- _Problem to solve_
From the line that holds "imported = [obj" to the last line of the data, copy everything exactly; leave out all the rest.

- _Data segment_

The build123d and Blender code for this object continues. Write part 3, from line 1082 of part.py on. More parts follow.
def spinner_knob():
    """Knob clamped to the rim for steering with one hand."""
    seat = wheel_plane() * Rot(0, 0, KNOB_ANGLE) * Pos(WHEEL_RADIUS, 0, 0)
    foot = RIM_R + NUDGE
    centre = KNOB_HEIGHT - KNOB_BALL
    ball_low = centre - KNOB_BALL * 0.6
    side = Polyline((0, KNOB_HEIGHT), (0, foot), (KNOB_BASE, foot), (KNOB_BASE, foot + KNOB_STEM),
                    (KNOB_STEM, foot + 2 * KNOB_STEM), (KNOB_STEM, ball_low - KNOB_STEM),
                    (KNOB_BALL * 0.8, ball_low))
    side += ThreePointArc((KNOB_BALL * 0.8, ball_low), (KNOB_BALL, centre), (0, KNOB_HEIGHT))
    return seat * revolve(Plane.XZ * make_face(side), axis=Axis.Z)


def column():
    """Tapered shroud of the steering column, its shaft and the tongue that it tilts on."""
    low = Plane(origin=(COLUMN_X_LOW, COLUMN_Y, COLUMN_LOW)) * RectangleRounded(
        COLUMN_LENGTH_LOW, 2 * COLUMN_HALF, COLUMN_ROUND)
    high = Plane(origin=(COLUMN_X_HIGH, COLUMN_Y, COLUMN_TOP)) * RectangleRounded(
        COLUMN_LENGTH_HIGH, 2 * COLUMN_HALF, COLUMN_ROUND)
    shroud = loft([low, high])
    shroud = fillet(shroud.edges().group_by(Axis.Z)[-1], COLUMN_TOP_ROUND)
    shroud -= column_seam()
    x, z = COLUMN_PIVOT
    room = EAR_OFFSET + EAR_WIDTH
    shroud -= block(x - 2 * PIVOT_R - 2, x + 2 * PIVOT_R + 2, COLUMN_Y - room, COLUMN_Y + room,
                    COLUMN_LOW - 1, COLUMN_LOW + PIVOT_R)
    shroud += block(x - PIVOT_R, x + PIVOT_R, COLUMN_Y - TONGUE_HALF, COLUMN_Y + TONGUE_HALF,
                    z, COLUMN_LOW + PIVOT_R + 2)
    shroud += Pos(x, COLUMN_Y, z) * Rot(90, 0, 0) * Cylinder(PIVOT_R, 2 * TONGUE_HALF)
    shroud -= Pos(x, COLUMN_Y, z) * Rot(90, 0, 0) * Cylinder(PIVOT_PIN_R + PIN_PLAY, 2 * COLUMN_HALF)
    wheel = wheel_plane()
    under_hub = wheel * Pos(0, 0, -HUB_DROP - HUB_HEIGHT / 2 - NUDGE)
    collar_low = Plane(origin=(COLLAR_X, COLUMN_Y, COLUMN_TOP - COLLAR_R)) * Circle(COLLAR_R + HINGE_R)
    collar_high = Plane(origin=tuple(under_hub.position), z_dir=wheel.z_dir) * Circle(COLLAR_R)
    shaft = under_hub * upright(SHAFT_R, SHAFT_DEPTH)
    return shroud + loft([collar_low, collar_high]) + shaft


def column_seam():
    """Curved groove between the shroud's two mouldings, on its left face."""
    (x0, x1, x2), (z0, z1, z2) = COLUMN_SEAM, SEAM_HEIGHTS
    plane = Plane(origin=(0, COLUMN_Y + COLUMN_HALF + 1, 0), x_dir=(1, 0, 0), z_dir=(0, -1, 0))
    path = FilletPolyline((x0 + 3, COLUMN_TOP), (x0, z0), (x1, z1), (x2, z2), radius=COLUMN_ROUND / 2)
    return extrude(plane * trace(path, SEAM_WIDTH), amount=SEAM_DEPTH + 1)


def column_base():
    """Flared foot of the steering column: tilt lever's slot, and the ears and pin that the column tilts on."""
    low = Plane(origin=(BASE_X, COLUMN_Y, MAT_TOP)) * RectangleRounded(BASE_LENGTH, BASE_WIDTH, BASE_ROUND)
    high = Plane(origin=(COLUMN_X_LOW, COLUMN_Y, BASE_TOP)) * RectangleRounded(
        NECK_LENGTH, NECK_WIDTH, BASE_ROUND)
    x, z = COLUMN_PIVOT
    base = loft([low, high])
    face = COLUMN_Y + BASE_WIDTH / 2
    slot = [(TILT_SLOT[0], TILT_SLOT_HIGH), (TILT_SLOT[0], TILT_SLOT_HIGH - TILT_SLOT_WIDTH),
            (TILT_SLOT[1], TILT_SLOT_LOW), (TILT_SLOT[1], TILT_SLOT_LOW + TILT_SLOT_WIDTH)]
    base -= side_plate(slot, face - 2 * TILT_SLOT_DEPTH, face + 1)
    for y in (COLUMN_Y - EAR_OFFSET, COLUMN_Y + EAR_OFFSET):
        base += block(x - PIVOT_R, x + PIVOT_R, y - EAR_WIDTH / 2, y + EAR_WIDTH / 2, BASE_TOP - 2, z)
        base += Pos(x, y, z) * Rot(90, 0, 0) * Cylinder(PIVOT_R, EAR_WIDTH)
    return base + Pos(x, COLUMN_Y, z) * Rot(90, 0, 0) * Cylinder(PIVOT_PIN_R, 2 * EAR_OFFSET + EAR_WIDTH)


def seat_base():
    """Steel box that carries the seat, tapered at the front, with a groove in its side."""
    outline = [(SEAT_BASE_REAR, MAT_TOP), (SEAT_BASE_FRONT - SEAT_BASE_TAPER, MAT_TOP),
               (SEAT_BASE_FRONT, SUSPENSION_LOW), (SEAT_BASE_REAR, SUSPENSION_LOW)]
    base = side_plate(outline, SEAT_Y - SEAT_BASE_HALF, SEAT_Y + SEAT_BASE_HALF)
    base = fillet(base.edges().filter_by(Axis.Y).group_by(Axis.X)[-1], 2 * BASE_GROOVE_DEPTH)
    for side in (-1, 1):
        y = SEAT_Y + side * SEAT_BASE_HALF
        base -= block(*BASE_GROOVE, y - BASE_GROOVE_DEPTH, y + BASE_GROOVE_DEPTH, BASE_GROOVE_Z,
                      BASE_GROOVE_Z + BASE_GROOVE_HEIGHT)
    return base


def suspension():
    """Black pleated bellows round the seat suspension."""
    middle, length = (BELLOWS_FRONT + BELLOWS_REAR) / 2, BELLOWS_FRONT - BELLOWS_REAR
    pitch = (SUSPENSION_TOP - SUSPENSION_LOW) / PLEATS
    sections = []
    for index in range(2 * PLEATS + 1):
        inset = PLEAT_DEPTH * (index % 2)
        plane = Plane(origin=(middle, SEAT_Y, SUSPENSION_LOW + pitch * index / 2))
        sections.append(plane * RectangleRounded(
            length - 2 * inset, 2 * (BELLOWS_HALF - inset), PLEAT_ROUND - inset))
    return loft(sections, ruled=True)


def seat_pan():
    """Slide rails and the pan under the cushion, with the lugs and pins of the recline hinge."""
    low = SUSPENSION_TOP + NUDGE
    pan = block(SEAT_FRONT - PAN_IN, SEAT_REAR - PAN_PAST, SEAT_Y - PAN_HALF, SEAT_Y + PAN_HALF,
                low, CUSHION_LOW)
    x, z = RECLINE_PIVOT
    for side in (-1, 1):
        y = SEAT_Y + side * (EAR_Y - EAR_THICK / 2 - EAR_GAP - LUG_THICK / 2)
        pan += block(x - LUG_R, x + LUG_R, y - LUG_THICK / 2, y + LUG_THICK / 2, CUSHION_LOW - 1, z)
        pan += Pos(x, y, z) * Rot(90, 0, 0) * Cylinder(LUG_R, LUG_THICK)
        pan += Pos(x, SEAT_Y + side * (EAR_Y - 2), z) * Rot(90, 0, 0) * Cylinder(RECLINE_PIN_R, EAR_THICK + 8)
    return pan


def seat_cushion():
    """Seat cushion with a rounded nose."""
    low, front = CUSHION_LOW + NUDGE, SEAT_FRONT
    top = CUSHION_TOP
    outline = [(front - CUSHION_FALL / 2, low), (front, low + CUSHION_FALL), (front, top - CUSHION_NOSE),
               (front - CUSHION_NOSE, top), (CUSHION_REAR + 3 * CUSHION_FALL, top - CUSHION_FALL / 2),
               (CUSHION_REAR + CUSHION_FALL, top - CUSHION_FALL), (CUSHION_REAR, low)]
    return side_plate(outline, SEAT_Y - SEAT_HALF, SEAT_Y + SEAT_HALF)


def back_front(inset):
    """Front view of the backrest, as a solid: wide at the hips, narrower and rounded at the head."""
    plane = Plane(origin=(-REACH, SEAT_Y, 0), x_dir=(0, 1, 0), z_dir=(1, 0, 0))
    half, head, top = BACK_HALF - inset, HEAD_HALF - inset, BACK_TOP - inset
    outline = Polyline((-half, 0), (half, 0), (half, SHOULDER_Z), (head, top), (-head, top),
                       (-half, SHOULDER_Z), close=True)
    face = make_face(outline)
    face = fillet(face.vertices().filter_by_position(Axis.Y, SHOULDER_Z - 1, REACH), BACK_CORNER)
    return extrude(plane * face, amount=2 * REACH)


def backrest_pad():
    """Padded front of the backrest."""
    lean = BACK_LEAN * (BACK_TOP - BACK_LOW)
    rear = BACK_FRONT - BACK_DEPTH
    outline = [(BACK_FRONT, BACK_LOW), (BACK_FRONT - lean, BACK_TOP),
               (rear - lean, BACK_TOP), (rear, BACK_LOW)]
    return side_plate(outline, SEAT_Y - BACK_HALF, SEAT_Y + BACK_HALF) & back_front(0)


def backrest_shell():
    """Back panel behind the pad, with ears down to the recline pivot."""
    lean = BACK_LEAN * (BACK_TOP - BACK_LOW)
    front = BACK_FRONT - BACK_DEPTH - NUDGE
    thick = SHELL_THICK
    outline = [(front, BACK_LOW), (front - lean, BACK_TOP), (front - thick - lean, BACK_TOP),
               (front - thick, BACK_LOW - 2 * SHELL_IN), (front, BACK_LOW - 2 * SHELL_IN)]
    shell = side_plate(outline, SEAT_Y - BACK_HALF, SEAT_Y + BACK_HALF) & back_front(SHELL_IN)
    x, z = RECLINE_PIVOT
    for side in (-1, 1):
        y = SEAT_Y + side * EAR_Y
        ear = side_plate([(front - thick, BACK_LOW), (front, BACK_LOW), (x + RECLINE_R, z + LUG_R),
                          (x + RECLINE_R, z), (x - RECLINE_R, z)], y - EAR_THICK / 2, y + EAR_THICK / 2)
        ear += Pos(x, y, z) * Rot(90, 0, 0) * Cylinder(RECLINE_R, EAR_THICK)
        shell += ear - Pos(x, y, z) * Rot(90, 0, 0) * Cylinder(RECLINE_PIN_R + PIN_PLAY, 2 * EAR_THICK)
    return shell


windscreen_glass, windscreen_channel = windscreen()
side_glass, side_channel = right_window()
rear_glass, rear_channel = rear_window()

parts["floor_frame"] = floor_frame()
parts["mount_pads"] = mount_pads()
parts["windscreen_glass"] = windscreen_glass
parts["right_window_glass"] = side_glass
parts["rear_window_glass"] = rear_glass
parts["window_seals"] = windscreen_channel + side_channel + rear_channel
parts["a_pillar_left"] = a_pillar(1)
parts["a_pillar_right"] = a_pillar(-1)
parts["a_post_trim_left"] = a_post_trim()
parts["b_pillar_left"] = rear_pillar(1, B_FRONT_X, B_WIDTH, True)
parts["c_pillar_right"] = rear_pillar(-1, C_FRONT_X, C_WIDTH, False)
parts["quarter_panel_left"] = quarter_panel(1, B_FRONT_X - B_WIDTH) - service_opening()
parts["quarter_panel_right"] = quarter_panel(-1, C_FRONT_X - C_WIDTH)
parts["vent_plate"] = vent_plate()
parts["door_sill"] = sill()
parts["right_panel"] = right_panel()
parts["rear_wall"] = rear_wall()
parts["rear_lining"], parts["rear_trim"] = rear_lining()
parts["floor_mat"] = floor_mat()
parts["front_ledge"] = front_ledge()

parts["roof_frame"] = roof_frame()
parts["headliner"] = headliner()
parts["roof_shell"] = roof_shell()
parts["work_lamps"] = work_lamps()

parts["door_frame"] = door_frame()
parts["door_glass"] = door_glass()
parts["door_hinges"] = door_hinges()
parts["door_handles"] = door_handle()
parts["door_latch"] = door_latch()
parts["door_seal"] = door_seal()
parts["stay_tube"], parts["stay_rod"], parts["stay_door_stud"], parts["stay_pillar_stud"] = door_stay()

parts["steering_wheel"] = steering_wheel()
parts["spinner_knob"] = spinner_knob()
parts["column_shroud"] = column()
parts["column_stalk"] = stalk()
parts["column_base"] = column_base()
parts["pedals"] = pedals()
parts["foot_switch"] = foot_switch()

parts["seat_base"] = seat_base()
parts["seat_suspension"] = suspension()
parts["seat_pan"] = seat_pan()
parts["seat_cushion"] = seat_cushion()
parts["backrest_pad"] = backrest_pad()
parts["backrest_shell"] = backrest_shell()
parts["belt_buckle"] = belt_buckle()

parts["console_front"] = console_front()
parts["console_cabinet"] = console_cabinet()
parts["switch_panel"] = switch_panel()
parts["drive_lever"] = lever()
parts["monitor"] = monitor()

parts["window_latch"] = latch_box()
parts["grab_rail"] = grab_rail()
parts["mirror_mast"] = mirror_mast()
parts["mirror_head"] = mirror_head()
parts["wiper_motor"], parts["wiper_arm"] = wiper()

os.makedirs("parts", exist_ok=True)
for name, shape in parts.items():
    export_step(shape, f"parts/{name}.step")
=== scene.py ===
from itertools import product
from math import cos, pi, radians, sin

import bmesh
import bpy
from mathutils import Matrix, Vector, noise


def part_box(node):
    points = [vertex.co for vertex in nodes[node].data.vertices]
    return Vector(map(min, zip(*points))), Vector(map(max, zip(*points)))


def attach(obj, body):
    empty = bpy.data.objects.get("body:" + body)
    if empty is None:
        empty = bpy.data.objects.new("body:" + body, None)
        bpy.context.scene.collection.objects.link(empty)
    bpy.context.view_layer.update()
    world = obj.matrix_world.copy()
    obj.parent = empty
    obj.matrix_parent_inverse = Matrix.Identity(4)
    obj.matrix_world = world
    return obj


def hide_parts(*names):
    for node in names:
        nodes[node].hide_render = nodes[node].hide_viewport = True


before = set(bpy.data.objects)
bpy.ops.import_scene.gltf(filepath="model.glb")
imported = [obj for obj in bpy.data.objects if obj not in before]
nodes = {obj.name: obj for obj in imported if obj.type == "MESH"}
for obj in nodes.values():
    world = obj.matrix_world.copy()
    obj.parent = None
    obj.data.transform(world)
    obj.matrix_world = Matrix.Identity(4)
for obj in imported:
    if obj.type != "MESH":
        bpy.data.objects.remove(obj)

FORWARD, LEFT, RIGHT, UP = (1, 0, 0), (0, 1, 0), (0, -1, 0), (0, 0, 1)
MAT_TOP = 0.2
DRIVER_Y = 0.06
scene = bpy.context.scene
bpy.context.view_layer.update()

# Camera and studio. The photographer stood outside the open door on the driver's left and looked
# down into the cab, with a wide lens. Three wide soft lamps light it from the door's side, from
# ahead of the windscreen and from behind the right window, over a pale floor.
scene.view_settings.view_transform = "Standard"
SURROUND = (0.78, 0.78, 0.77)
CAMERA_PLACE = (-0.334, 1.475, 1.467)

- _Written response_
imported = [obj for obj in bpy.data.objects if obj not in before]
nodes = {obj.name: obj for obj in imported if obj.type == "MESH"}
for obj in nodes.values():
    world = obj.matrix_world.copy()
    obj.parent = None
    obj.data.transform(world)
    obj.matrix_world = Matrix.Identity(4)
for obj in imported:
    if obj.type != "MESH":
        bpy.data.objects.remove(obj)

FORWARD, LEFT, RIGHT, UP = (1, 0, 0), (0, 1, 0), (0, -1, 0), (0, 0, 1)
MAT_TOP = 0.2
DRIVER_Y = 0.06
scene = bpy.context.scene
bpy.context.view_layer.update()

# Camera and studio. The photographer stood outside the open door on the driver's left and looked
# down into the cab, with a wide lens. Three wide soft lamps light it from the door's side, from
# ahead of the windscreen and from behind the right window, over a pale floor.
scene.view_settings.view_transform = "Standard"
SURROUND = (0.78, 0.78, 0.77)
CAMERA_PLACE = (-0.334, 1.475, 1.467)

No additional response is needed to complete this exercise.